### Source data:

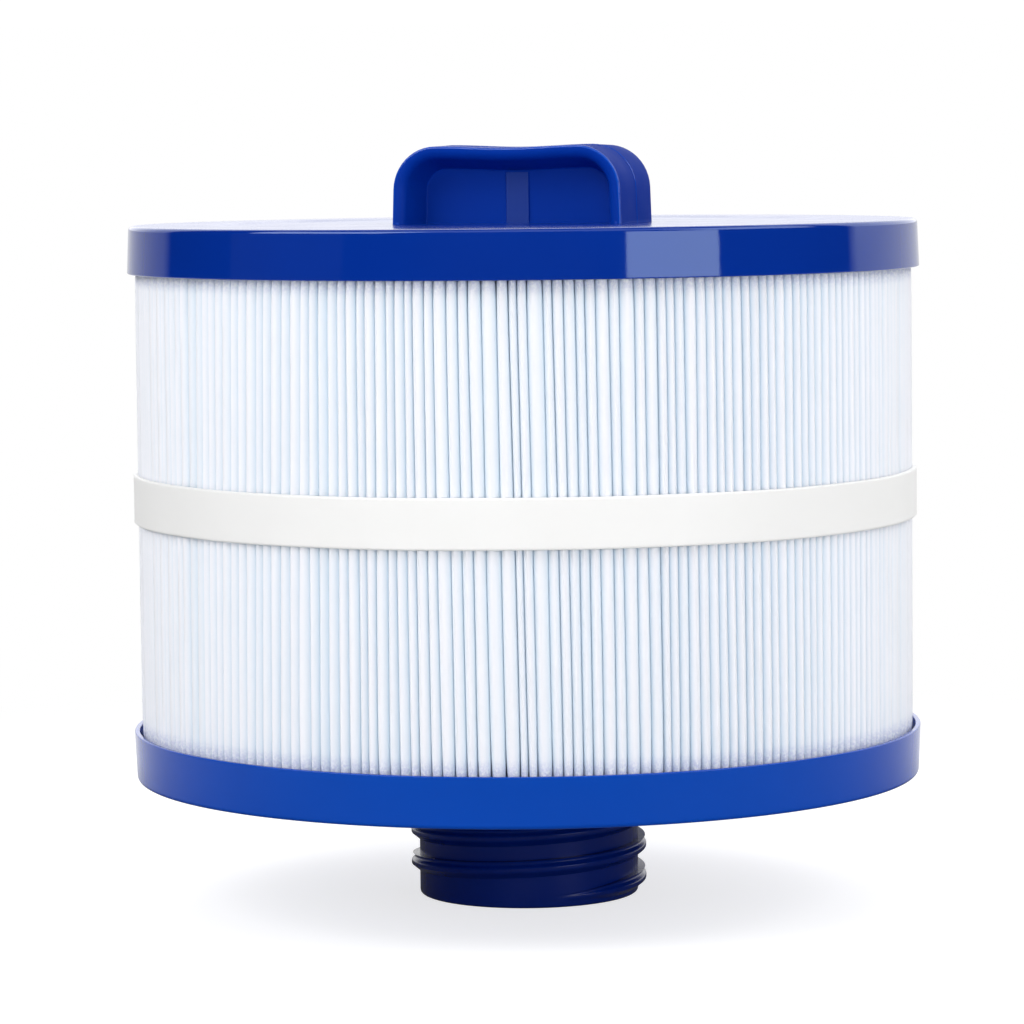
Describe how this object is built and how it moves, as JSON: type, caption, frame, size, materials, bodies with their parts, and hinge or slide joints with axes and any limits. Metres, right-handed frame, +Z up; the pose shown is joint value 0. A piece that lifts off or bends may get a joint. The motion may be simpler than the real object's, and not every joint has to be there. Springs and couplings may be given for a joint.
{
  "type": "filter cartridge",
  "caption": "Round pleated water filter cartridge with a closed top cap and grip, a centre band, and a hollow coarse-threaded outlet below.",
  "frame": {"origin": "on the cartridge's axis, in the plane of the outlet's lower end", "axes": "+Z up along the cartridge's axis, from the outlet to the grip; X along the grip's width; Y through the grip, front at -Y"},
  "size_m": [0.216, 0.216, 0.2058],
  "materials": {
    "top_cap": "glossy injection-moulded blue",
    "handle": "glossy injection-moulded blue",
    "potting": "cast blue polyurethane, satin",
    "media": "white spun-bonded polyester",
    "glue": "hot-melt glue, translucent ivory",
    "core": "satin moulded polypropylene",
    "band": "smooth white polyester strap",
    "bottom_cap": "glossy injection-moulded blue",
    "outlet": "injection-moulded dark blue"
  },
  "bodies": {
    "root": {"top_cap": "top_cap", "handle": "handle", "top_potting": "potting", "pleated_sheet": "media", "seam_glue": "glue", "core_tube": "core", "pleat_band": "band", "bottom_potting": "potting", "bottom_cap": "bottom_cap", "threaded_outlet": "outlet"}
  },
  "joints": []
}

### The request:
Write each line above out exactly.

### Output:
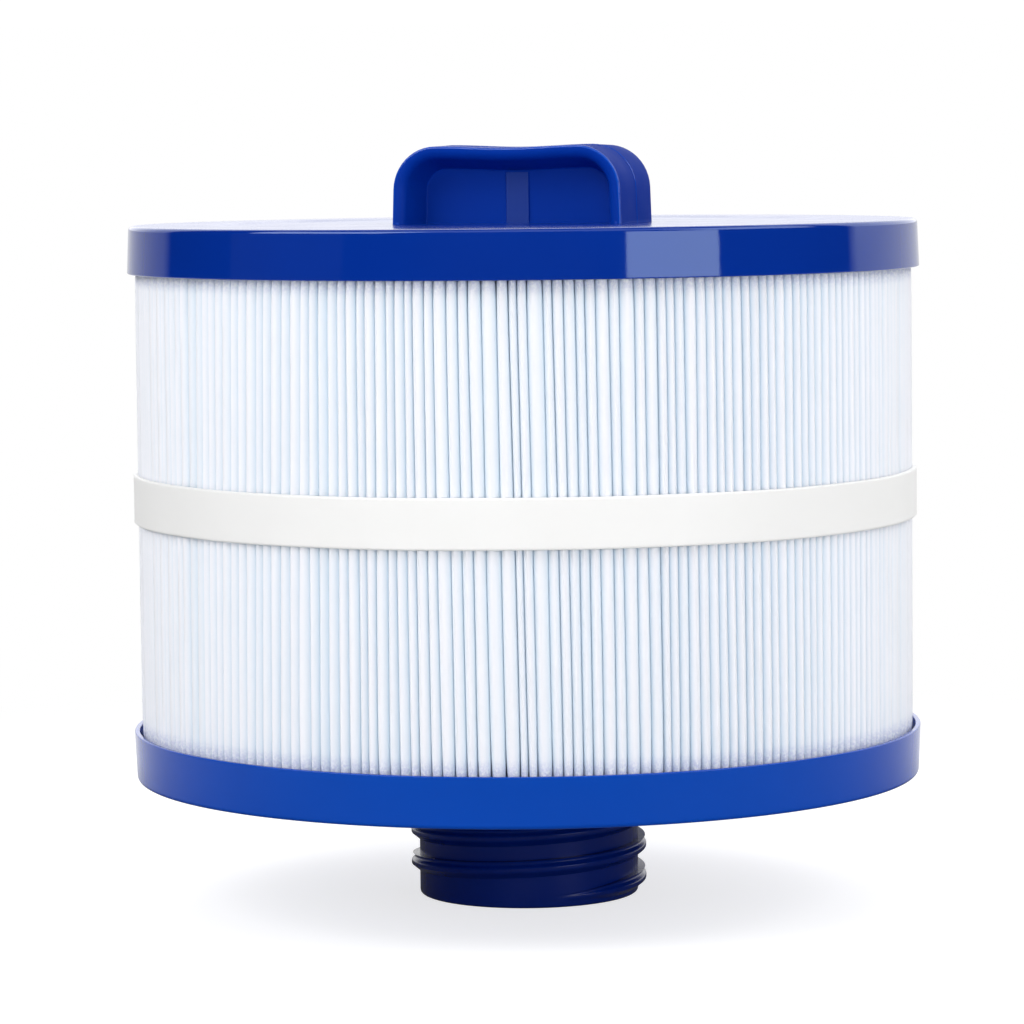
Describe how this object is built and how it moves, as JSON: type, caption, frame, size, materials, bodies with their parts, and hinge or slide joints with axes and any limits. Metres, right-handed frame, +Z up; the pose shown is joint value 0. A piece that lifts off or bends may get a joint. The motion may be simpler than the real object's, and not every joint has to be there. Springs and couplings may be given for a joint.
{
  "type": "filter cartridge",
  "caption": "Round pleated water filter cartridge with a closed top cap and grip, a centre band, and a hollow coarse-threaded outlet below.",
  "frame": {"origin": "on the cartridge's axis, in the plane of the outlet's lower end", "axes": "+Z up along the cartridge's axis, from the outlet to the grip; X along the grip's width; Y through the grip, front at -Y"},
  "size_m": [0.216, 0.216, 0.2058],
  "materials": {
    "top_cap": "glossy injection-moulded blue",
    "handle": "glossy injection-moulded blue",
    "potting": "cast blue polyurethane, satin",
    "media": "white spun-bonded polyester",
    "glue": "hot-melt glue, translucent ivory",
    "core": "satin moulded polypropylene",
    "band": "smooth white polyester strap",
    "bottom_cap": "glossy injection-moulded blue",
    "outlet": "injection-moulded dark blue"
  },
  "bodies": {
    "root": {"top_cap": "top_cap", "handle": "handle", "top_potting": "potting", "pleated_sheet": "media", "seam_glue": "glue", "core_tube": "core", "pleat_band": "band", "bottom_potting": "potting", "bottom_cap": "bottom_cap", "threaded_outlet": "outlet"}
  },
  "joints": []
}